But Madame Chiang had not flown from Nanking to Washington merely for a cup of Presidential tea, or to encourage someone to give a million dollars to missions. She sought three things. She desired a clear-cut statement of continuing American support for the Nationalist Government. She sought material support on a massive scale, and she asked for an on-the-spot investigation of the situation in China to be undertaken by a top military figure.
It would have been tactless to name General MacArthur; this was left to the Chinese Foreign Minister (Wang Shih-chieh) then at Paris, who suggested "either General MacArthur or General Mark Clark." This politely gave the American President some latitude for choice, but not much.
Of far more interest, it was understood that she was prepared to offer the United States military bases on Formosa in return for these measures of assistance.
While Madame Chiang waited in Washington, a spate of rumors across the world predicted a Nationalist retreat to Formosa, but on December 8, China's delegate to the United Nations (Dr. Ting-fu Fuller Tsiang) issued a statement:
The Chinese Delegation herewith categorically denies and emphatically refutes the allegations that the Chinese Government plans to establish itself in Formosa, and that leading Chinese personalities refuse to transfer to Formosa, preparing "to seek to accommodate themselves to a new Communist regime in Nanking." [4]
On December 29, 1948, Governor Wei Tao-ming was abruptly dismissed. Within the week the Governor's Mansion was empty, stripped of its valuable furniture and curios. Dr. and Mrs. Wei left for Hong Kong en route to comfortable retirement in California.
Madame Chiang had been exceedingly busy in Washington and New York and it must be assumed that she found reason to be assured that the United States would not question Chiang's right to hold on to Formosa - if he could - even if he were defeated on the mainland.
To make the island secure, Chiang sent tough, loyal General Chen Cheng to govern there. Chen would see to it that Formosa was prepared for defense and he would show no quarter to any Formosan agitation for independence or UN intervention. There would be no further nonsense about plebiscites. This would be a military administration.
General Chen Cheng assumed office on December 29. There was no time to be lost, for things were going very badly. A great exodus from coastal ports had begun about December 15. This grew steadily in volume until it was estimated that as many as 5000 refugees were entering Formosa each day. Some who had unlimited resources and influence, for example the younger Soongs and Kungs, sent entire shiploads of personal property, industrial raw materials, dismantled factories and foodstuffs across to Keelung and Kaohsiung. The great majority made their way across the Straits as best they could, landing not only at the major ports but at the junk harbors, rivermouths and beaches wherever they came ashore. The confusion was indescribable and the pressure upon the native Formosans brought them again near the breaking point. There was also the problem of Communist agents entering in the guise of refugees.
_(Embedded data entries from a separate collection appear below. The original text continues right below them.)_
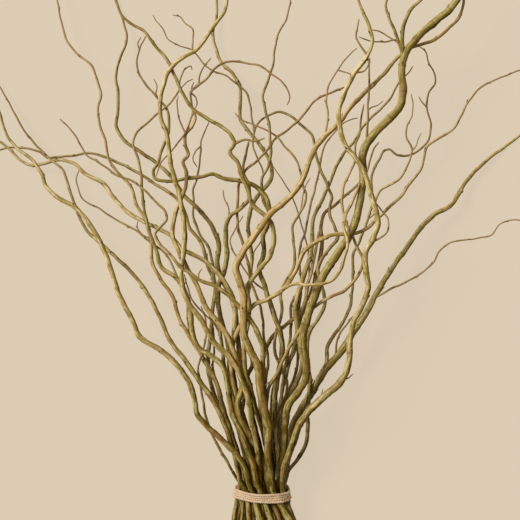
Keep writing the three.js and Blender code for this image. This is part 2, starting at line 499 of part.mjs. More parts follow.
// Pushes one pair of pieces apart where they are nearer than their two radii and the gap.
function press(a, b, order) {
  const flat = a.ends[0].hold + a.ends[1].hold + b.ends[0].hold + b.ends[1].hold > 2;
  for (const [s, t] of touches(a, b, flat)) {
    const at = (piece, share, key) => piece.ends[0][key] * (1 - share) + piece.ends[1][key] * share;
    const need = at(a, s, "radius") + at(b, t, "radius") + stemGap;
    const off = [at(a, s, "x") - at(b, t, "x"), at(a, s, "y") - at(b, t, "y"), at(a, s, "z") - at(b, t, "z")];
    let push;
    if (flat) {
      const side = Math.hypot(off[0], off[1]);
      if (side >= need) continue;
      const above = order[a.layer][b.layer] > 0 ? 1 : -1;
      const short = Math.sqrt(need * need - side * side) - off[2] * above;
      if (short <= 0) continue;
      push = [0, 0, short * above];
    } else {
      const apart = Math.hypot(...off) + 1e-9;
      if (apart >= need) continue;
      push = off.map((value) => (value / apart) * (need - apart));
    }
    const weights = [1 - s, s, t - 1, -t];
    const sum = weights.reduce((total, weight) => total + weight * weight, 0);
    [...a.ends, ...b.ends].forEach((spot, i) => {
      spot.move = spot.move.map((value, axis) => value + (push[axis] * weights[i]) / sum);
      spot.load += Math.abs(weights[i]);
    });
  }
}

function aimHeight(piece, share) {
  return piece.ends[0].aim[2] * (1 - share) + piece.ends[1].aim[2] * share;
}

// Spreads each shift to the neighbouring places, so that a stem bends and doesn't kink.
function ease(line) {
  const shifts = line.spots.map((spot) => [spot.x - spot.aim[0], spot.y - spot.aim[1], spot.z - spot.aim[2]]);
  line.spots.forEach((spot, i) => {
    const before = shifts[Math.max(i - 1, 0)];
    const after = shifts[Math.min(i + 1, shifts.length - 1)];
    const next = shifts[i].map((value, axis) => value + 0.22 * (before[axis] + after[axis] - 2 * value));
    spot.x = spot.aim[0] + next[0] * 0.998;
    spot.y = spot.aim[1] + next[1] * 0.998;
    spot.z = spot.aim[2] + next[2] * 0.998;
  });
}

// A shoot starts on its stem.
function join(line) {
  if (!line.parent) return;
  const from = line.parent.spots[line.join.index];
  const to = line.parent.spots[line.join.index + 1];
  for (const key of ["x", "y", "z"]) line.spots[0][key] = from[key] + (to[key] - from[key]) * line.join.t;
}

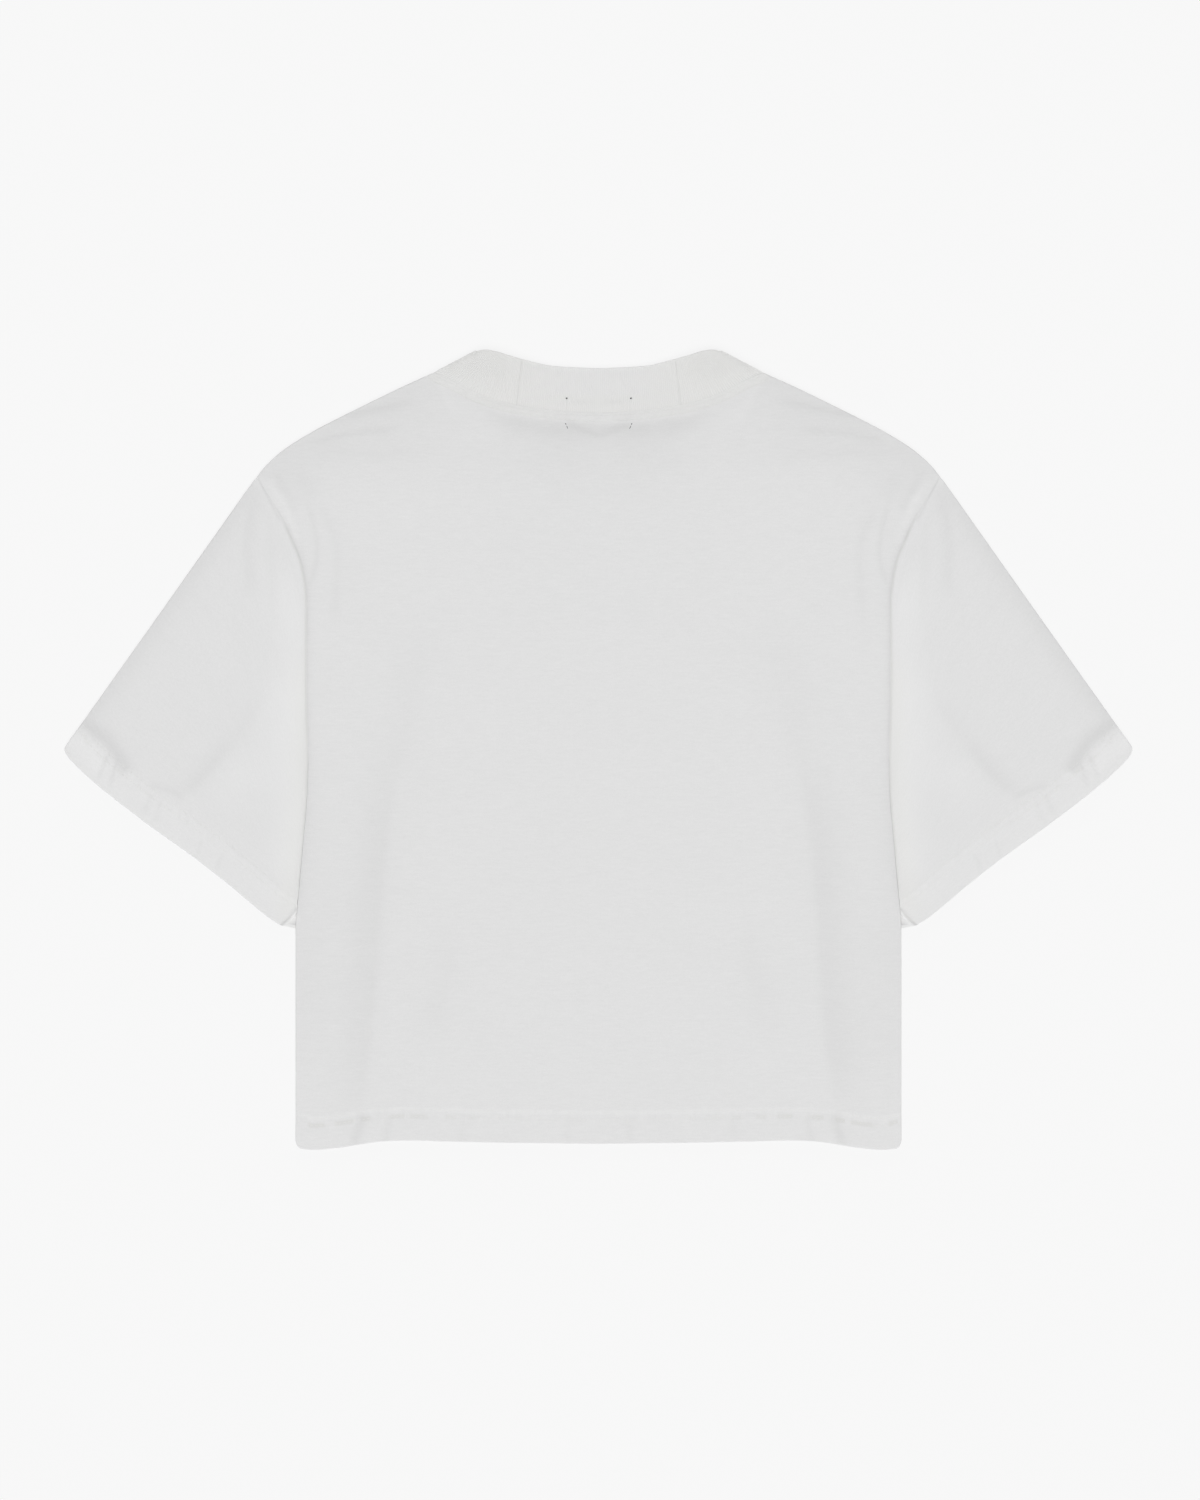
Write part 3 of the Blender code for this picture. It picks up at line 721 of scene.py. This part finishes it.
def armhole_dip(points, width):
    """How far the cloth sinks towards the armhole's seam, which starts smooth at the shoulder."""
    start = smooth_step((ARMHOLE[0].y - DIP_START - points[..., 1]) / DIP_FADE)
    return SEAM_DIP * start * hump(distance_to(points, UNDERARM_LINE), width)


def back_face(points):
    """Height of the back panel's outer face, inside its rims."""
    below = below_seam(points)
    return (upper_height(points, below) + neck_strip(below) + hem_rise(distance_to(points, HEM_CURVE))
            - armhole_dip(points, BODY_DIP_WIDTH))


def body_panel(name, neck_curve, step, upper):
    plan = panel_grid(neck_curve, step)
    to_hem = distance_to(plan, HEM_CURVE)
    to_hem[-1] = 0.0
    rim = panel_roundness(plan)
    lift = TURN_RADIUS * (1.0 - roundness(to_hem, TURN_RADIUS)) * rim
    if upper:
        outer = SEAM_LEVEL + SEAM_GAP + (back_face(plan) - SEAM_LEVEL) * rim - lift
        inner = outer + 2 * lift - 2 * TURN_RADIUS * rim
        below = below_seam(plan)
        # The painted shade of the folds and of the hollow under the neckband (a share of it under the
        # strip), the folds' painted highlights, and lighter hems.
        clear = UNDER_STRIP + (1.0 - UNDER_STRIP) * smooth_step((below - STRIP_DEPTH) / STRIP_FADE)
        painted_light = (1.0 + fold_sum(plan, BODY_FOLDS, "tint") - HOLLOW_PAINTED_SHADE * hollow(plan, below) * clear
                 + HEM_TINT * on_hem(to_hem))
    else:
        outer = (SEAM_LEVEL - SEAM_GAP) * (1.0 - rim) + armhole_dip(plan, BODY_DIP_WIDTH) + lift
        inner = outer - 2 * lift + 2 * TURN_RADIUS * rim
        painted_light = np.ones_like(outer)
    rows = rows_turned_up(to_hem[:, 0])
    turned = drawn_in(plan, [(-1.0, distance_to(plan, SIDE_CURVE))], HEM_INSET)
    points = mirrored(turned_up(np.dstack([plan, outer]), np.dstack([turned, inner]), rows))
    to_neck = distance_to(plan, neck_curve)
    warmth = STRIP_WARMTH + STRIP_END_WARMTH * smooth_step(np.abs(plan[..., 0]) / STRIP_WARM_REACH)
    warmth *= smooth_step((STRIP_DEPTH - to_neck) / STRIP_FADE)
    looks = {"painted_light": painted_light, "warmth": warmth, "to_hem": to_hem, "to_neck": to_neck}
    looks = {look: mirrored(turned_up(values, values, rows)) for look, values in looks.items()}
    piece = cloth_mesh(name, points, mirrored(turned_up(plan, plan, rows)), looks, outward=upper)
    thicken(piece, JERSEY)
    finished(piece, jersey, "back_panel" if upper else "front_panel")
    return plan, to_hem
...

General Chen closed the ports for a period of two weeks in February in order to establish a checking system and the Generalissimo's son Ching-kuo was brought in to manage internal security, taking for the moment the title "Chairman of the Taiwan Provincial Nationalist Party Headquarters." Henceforth (in theory) only certified military personnel, government officials, "legitimate merchants" and their families would be permitted to enter Formosa.
Chen Cheng's new Government was designed to give employment to the greatest possible number of refugees who had any claim upon the Party, Army or Government. For the most part Dr. Wei's people were retained in the local administration, but upon it there began to be erected the rough outlines of a so-called "national" administration. Many new Commissions and Committees came into being, offering nominal employment, place and perquisites to the members. In due course there were to be found on Formosa about 1600 generals, nearly 200 admirals and enough bureaucrats to govern the whole of mainland China. Room had to be made for all of them, and all had to be fed by the Formosan people.
As the Communists moved southward in China the country people either welcomed them as a possible relief or resigned themselves to a simple exchange of one military dictatorship for another. Scholars, military officers and civil servants had to make a great decision, some went abroad to Hong Kong to Southeast Asia, to Europe and America. Some went only across to Formosa, hoping that by a miracle they might soon return. Many declared for the Communists.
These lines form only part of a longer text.